Our goal was to go to church and then later meet up with my mom, dad and two sisters at the Chattahoochee River for a cookout. Unfortunately, there was too much to do to get everyone ready to make it to church on time. I guess I should have prepared the night before, but I didn't. I felt bad because there aren't many opportunities for Bart to go to church because of his job. I've been going by myself to a new church since we moved because it is closer to home, and I hate going by myself. Oh well. I know that there will be other chances. We just had a lazy morning of lying in bed talking while the kids played around us. We talked about everything like family, friends, work, kids, the right and/or wrong way to discipline, etc. That's my internal struggle. I personally think we need to improve on how we handle Dylan. He's very high energy and I just think that there has to be a better way to teach him right and wrong and what is expected of him. I need a book or something to give me a revelation of how to raise him up right without breaking his spirit and how to channel him energy.
Once Devin fell asleep on me later in the day, Dylan and Bart left the room to watch TV. I noticed that it was very quiet in the house. Too quiet. Dylan hadn't come to bother me about getting something to drink or having to go to the potty (he does that even though his dad is right there). I had to find out what those two were doing. I found them both passed out on the couch. Too sweet! What a great way to spend part of your Father's Day cuddled up with your son. There will come a point in time when Dylan will be too old for this, so we need to enjoy it while we can.
We finally made our way to the Chattahoochee River. Last time I was there, in 2007, I was pregnant with Devin and Dylan had a great time playing in the water. This time was no different. He had a great time throwing the football, splashing and falling into the water. Devin...not so much.
The day ended on a great note with me having misplaced the house keys. Yay, Ty! I had taken the keys off the ring so I could run into the house while Bart and the kids were in the van. I know in my knower that I brought them back into the van but after that who knows what happened to them. I could tell Bart wasn't too happy. It was already past his bedtime and he was getting antsy. We got into the house somehow, but still can't find the keys.

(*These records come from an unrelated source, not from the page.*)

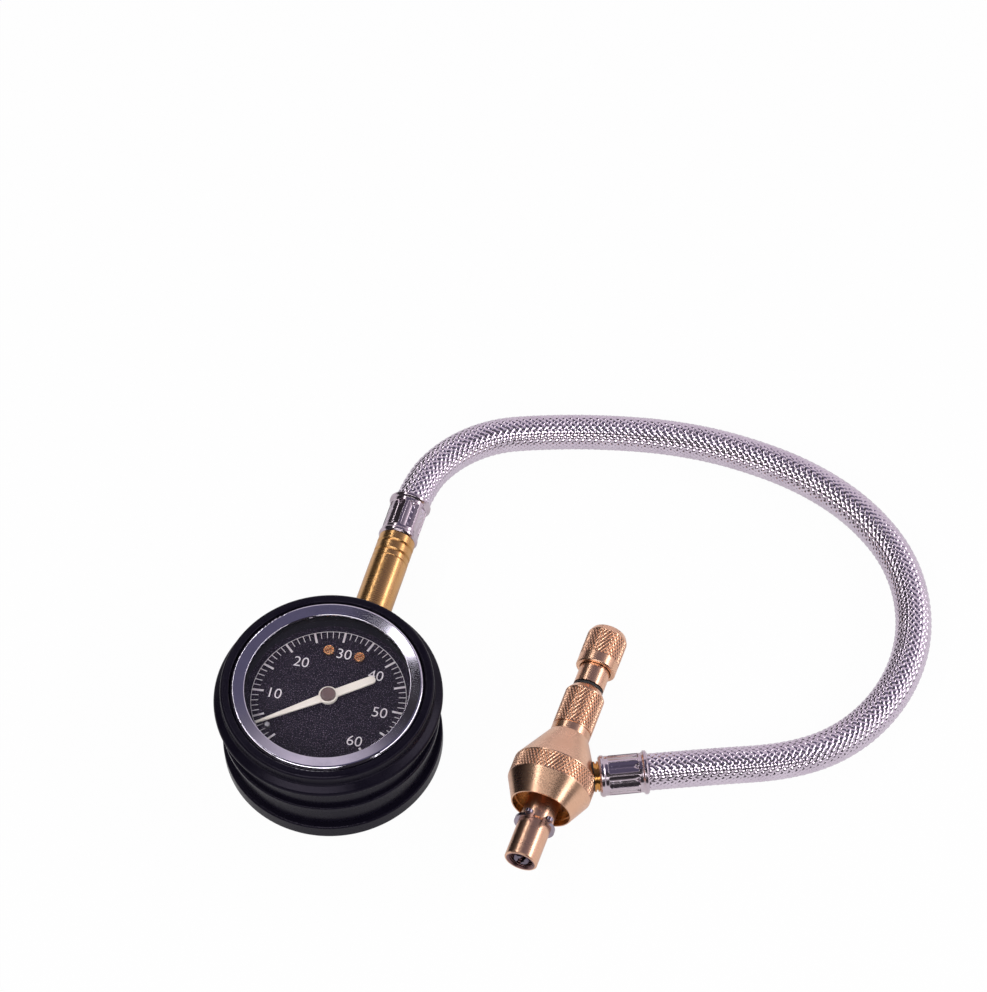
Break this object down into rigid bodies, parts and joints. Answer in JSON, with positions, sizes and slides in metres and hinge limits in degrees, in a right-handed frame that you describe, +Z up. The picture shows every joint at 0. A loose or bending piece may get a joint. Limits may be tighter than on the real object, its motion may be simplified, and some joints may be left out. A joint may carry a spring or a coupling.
{
  "type": "tire deflator",
  "caption": "Tyre deflator: a round dial gauge in a ribbed rubber boot, a braided hose and a brass head with a sliding bell sleeve and a pull-out knurled plunger.",
  "frame": {"origin": "centre of the gauge boot's back face, on the table the gauge lies on", "axes": "+Z up through the dial, +Y along the gauge's stem towards the hose, +X towards the deflator head"},
  "size_m": [0.1901, 0.1621, 0.0316],
  "materials": {
    "boot_rubber": "matte, slightly dusty",
    "case_steel": "plain",
    "bezel_chrome": "bright",
    "lens_clear": "clear",
    "ring_black": "matte",
    "dial_black": "matte black with white print",
    "pointer_paint": "satin white",
    "cap_amber": "gloss",
    "screw_brass": "turned",
    "stem_brass": "turned, satin",
    "ferrule_nickel": "crimped and plated",
    "head_brass": "turned and knurled",
    "core_brass": "turned",
    "knob_brass": "knurled",
    "tool_chrome": "plated",
    "clip_steel": "dark spring steel",
    "screw_steel": "plain",
    "seal_rubber": "matte",
    "hose_braid": "braided stainless wire over rubber",
    "movement_brass": "stamped",
    "tube_bronze": "drawn bronze",
    "spring_bronze": "drawn"
  },
  "bodies": {
    "gauge_and_sleeve": {"gauge_boot": "boot_rubber", "gauge_case": "case_steel", "case_screws": "screw_steel", "bezel": "bezel_chrome", "lens": "lens_clear", "lens_gasket": "seal_rubber", "dial_ring": "ring_black", "dial_plate": "dial_black", "dial_screws": "screw_brass", "dial_posts": "movement_brass", "stop_pin": "screw_steel", "socket_block": "stem_brass", "back_plate": "movement_brass", "front_plate": "movement_brass", "plate_pillars": "movement_brass", "pillar_screws": "screw_steel", "plate_screws": "screw_steel", "pressure_tube": "tube_bronze", "tube_tip": "movement_brass", "hairspring": "spring_bronze", "hairspring_stud": "movement_brass", "stem_tube": "stem_brass", "hose_fitting": "stem_brass", "gauge_ferrule": "ferrule_nickel", "hose": "hose_braid", "head_ferrule": "ferrule_nickel", "head_fitting": "head_brass", "port_washer": "seal_rubber", "sleeve_bell": "head_brass", "sleeve_nut": "head_brass", "lower_sleeve_seal": "seal_rubber", "upper_sleeve_seal": "seal_rubber"},
    "sector": {"sector_gear": "movement_brass", "sector_staff": "screw_steel"},
    "link": {"tip_link": "movement_brass"},
    "pointer": {"pinion_arbor": "screw_steel", "pointer": "pointer_paint", "pointer_cap": "cap_amber"},
    "core_slider": {"bumper_ring": "seal_rubber"},
    "core": {"core_tube": "core_brass", "valve_seal": "seal_rubber", "circlip": "clip_steel", "neck": "core_brass"},
    "rod_slider": {"rod_seal": "seal_rubber"},
    "rod": {"plunger_rod": "core_brass", "core_tool": "tool_chrome", "knob": "knob_brass"}
  },
  "joints": [
    {"name": "sector_turn", "type": "hinge", "parent": "gauge_and_sleeve", "child": "sector", "pos_m": [-0.00462, -0.01269, 0.017], "axis": [0, 0, 1], "range_deg": [0, 32.5], "stiffness_Nm_per_rad": 0.002, "deforming": ["pressure_tube", "tube_tip"]},
    {"name": "pointer_turn", "type": "hinge", "parent": "gauge_and_sleeve", "child": "pointer", "pos_m": [0, 0, 0.017], "axis": [0, 0, 1], "range_deg": [-260, 0], "deforming": ["hairspring"]},
    {"name": "link_turn", "type": "hinge", "parent": "sector", "child": "link", "pos_m": [-0.00905, -0.01347, 0.0179], "axis": [0, 0, 1], "range_deg": [-23.4, 0], "deforming": ["pressure_tube", "tube_tip"]},
    {"name": "sleeve_slide", "type": "slide", "parent": "gauge_and_sleeve", "child": "core_slider", "axis": [0.0558, 0.9984, 0], "range_m": [0, 0.0092]},
    {"name": "core_turn", "type": "hinge", "parent": "core_slider", "child": "core", "pos_m": [0.0643, -0.0295, 0.01215], "axis": [0.0558, 0.9984, 0], "continuous": true},
    {"name": "rod_slide", "type": "slide", "parent": "core", "child": "rod_slider", "axis": [0.0558, 0.9984, 0], "range_m": [0, 0.028]},
    {"name": "rod_turn", "type": "hinge", "parent": "rod_slider", "child": "rod", "pos_m": [0.0643, -0.0295, 0.01215], "axis": [0.0558, 0.9984, 0], "continuous": true}
  ],
  "couplings": [
    {"joint": "pointer_turn", "follows": "sector_turn", "ratio": -8},
    {"joint": "link_turn", "follows": "sector_turn", "ratio": -0.72}
  ]
}
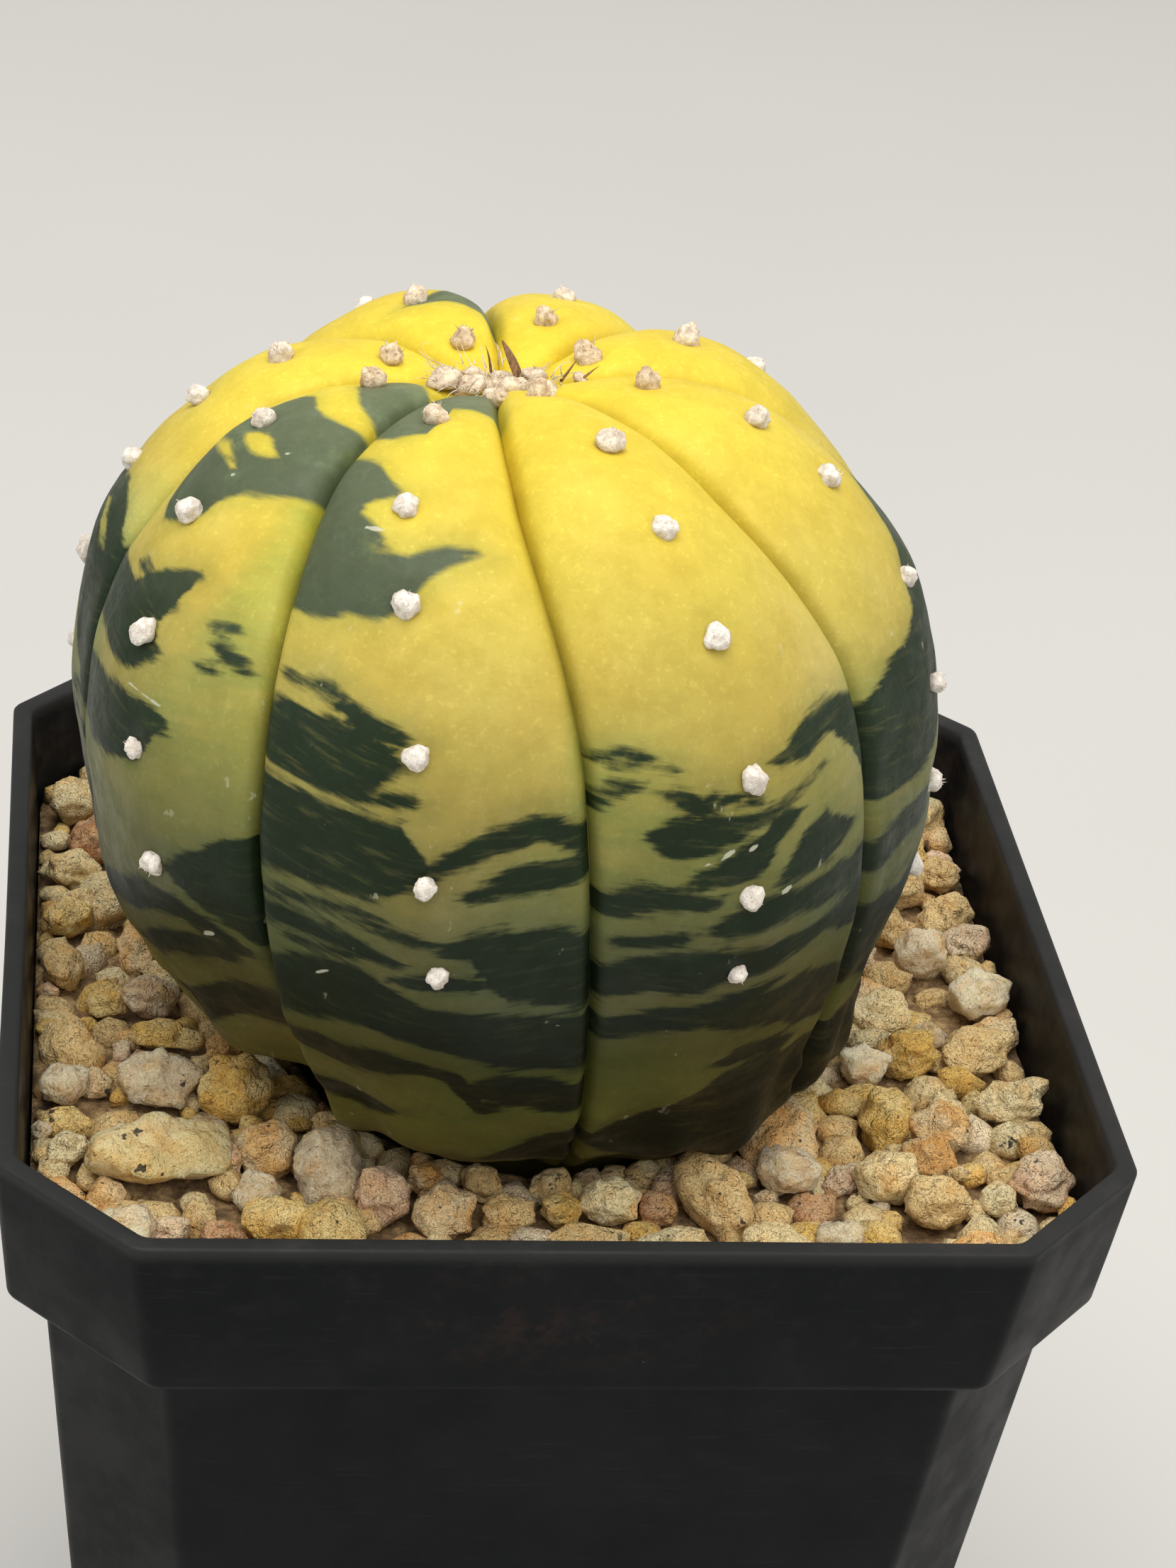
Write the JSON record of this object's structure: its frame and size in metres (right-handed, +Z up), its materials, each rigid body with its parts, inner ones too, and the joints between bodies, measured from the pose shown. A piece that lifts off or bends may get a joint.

I've had had the worse mommy brain after Devin was born. It physically hurts to try to remember why I came into a room and what I was looking for in the first place. I need to do some mental exercises to help me. I forget what I am saying in the middle of a sentence. What is especially frustrating is forgetting where I put things. Actually, it's all extremely frustrating. Have you ever walked into a room for a certain purpose and when you get there, you can't remember why you're there? Every now and then I'm sure, but I do it too frequently. I've got to write a list when I go to the store even if it's for three things!
Gotta go. Not feeling myself today. Hope I'm not sick. No one wants to come and take care of me and the kids. My sisters only live about 40 minutes away. They act like I live two states away.